Tevin Coleman has a juicy game at home against an Arizona defense who is ranked fourth-worst in points allowed to the running back position but don’t forget, Tevin Coleman has been quite bad this season. In 13 games, he is only averaging 10 rushes per game with 138 rushes for only 559 yards on those carries. Is this the type of player, especially in the playoffs, you want to trust? Not in my book. Look to a player who, although seen as a disappointment this season, is still a much better bet this week. David Johnson, in the same game, has 220 rushes this season for 810 yards and six touchdowns while adding an additional 340 yards and two touchdowns on 43 receptions.

While the above example may seem relatively easy to determine, what about those decisions which may be less cut and dry?

Let’s take a scenario in which two of these teams play each other this week. The Raiders travel to Cincinnati to take on the Bengals. The Bengals are coming off a hard-fought loss against the Chargers while the Raiders are coming off their stunning win over the Steelers. While both of these offenses have been inconsistent, is there a reason to play either one of these defensive units? Jeff Driskel is at quarterback for the Bengals and A.J. Green is out for the season at wide receiver, but the Raiders defense has only garnered 11 sacks, 10 interceptions and three recovered fumbles all year. They have also not given up fewer than 14 points in any game this season while allowing over 35 in three different games, which does not help you if you are in leagues who offer negative points for defenses.

On the other side of the ball, the Raiders offense has been getting better and the Cincinnati defense has been steadily getting worse as 2018 draws to a close. And no, it is not all due to Hue Jackson’s arrival. In the Week 14 matchup against a Steelers defense which is ranked 11th-worst against fantasy quarterbacks, Derek Carr put up 320 passing yards and two touchdowns despite having no real weapons at wide receiver or running back to work with. Now, he faces the Bengals and their defense which ranks second-worst and we can see an even better game. This means that although both teams are bad on offense, the defenses in this game are still units to avoid playing.

In another game featuring a bad team, you may try to exploit is the Buccaneers traveling to Baltimore to play the Ravens who are hungry and looking for a win to stay in the playoff hunt. The new hotness right now is Lamar Jackson and Gus Edwards. But do we really want to play them? Well, in a plus matchup last week against the 31st ranked rush defense in the NFL, Gus Edwards busted for 67 rushing yards on 16 carries. The other problem with Edwards is that he is not a pass catcher as he did not even receive a target against the Chiefs last week.

The other player to be cautious when considering is Lamar Jackson. We know he can run the ball, this is for certain, but there are two things he sorely needs to learn. The first is to hold on to the ball as he has 11 fumbles total this season and nine of those have come in the last three weeks as the starter. This is not good for someone who throws for under 200 yards a game, especially since the rushing yards can be fluky. He is going to have to eventually start throwing to help the Ravens win and make the needed playoff push they are looking for so John Harbaugh can save his job. A bad first half could result in Joe Flacco under center, so there is more risk than usual with Jackson.

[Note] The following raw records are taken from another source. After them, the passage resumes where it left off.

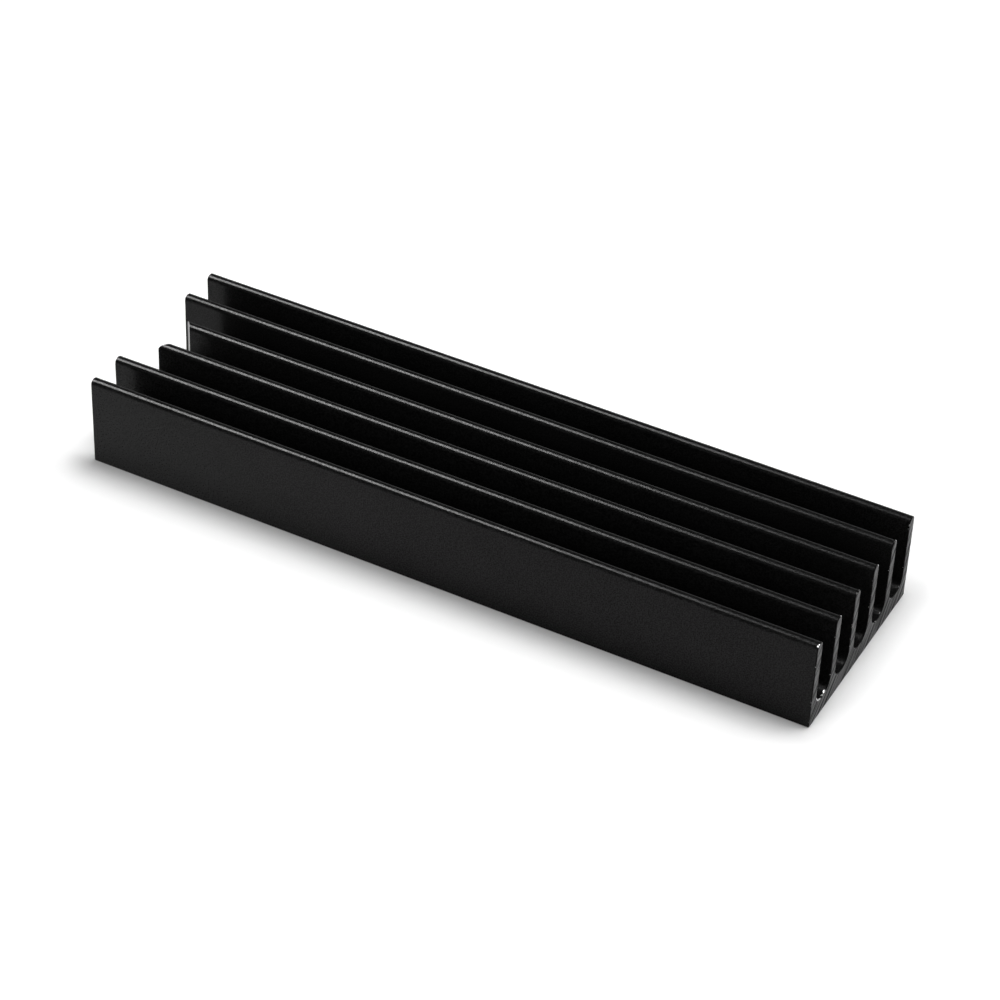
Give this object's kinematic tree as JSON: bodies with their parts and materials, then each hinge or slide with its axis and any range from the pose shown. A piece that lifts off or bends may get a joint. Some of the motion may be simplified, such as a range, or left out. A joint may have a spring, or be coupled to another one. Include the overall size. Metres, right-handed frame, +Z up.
{
  "type": "ssd heat sink",
  "caption": "Extruded finned heat sink with straight full-length fins on a thin base, a flat underside and a round screw notch in one end.",
  "frame": {"origin": "centre of the flat underside", "axes": "+X along the extrusion, from the notched end to the plain sawn end; +Y across the fins; +Z up, from the underside to the fin tips"},
  "size_m": [0.07, 0.02, 0.0088],
  "materials": {
    "black_anodise": "black anodised, fine satin on the drawn faces, sawn at the ends"
  },
  "bodies": {
    "root": {"finned_body": "black_anodise"}
  },
  "joints": []
}
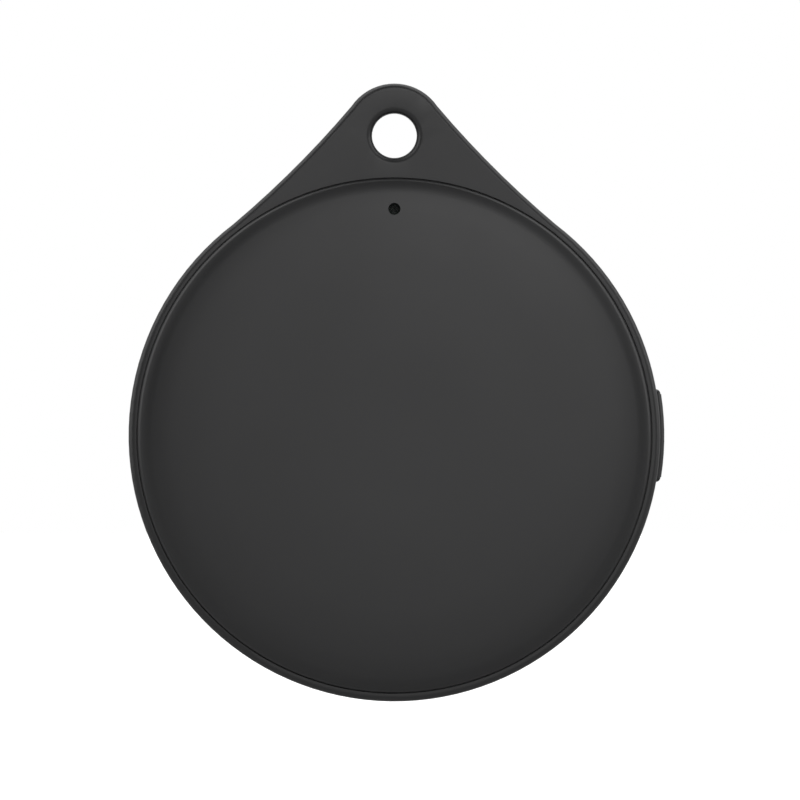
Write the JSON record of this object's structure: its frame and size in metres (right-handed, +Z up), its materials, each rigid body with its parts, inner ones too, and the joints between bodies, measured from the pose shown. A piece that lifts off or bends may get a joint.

In a final example, look to Buffalo against the Lions this weekend. Matthew Stafford has been a disappointment all year and since the trade of Golden Tate, nothing has gone right for Detroit. From Marvin Jones Jr. going on injured reserve to Kerryon Johnson missing time, leaving a devastated running game in his wake. Kenny Golladay is this season’s young stud, but he cannot do it himself and this has been apparent including last week against a terrible Cardinals team in which the Lions put up 14 points. No, the Bills are not a talented offensive team, but as far as their defense goes, this is a different story. The Bills are ranked number one overall against fantasy quarterbacks and number three against fantasy wide receivers, meaning a lot of points are not going to be coming the way of your team if you try to start a player against them based solely on win-loss record.

Looking forward to the matchups against some of these bad teams, it is going to be tempting to play against them, but you have to be careful. Don’t base your lineup decisions solely due to matchup and forget about the players who got you there in the first place.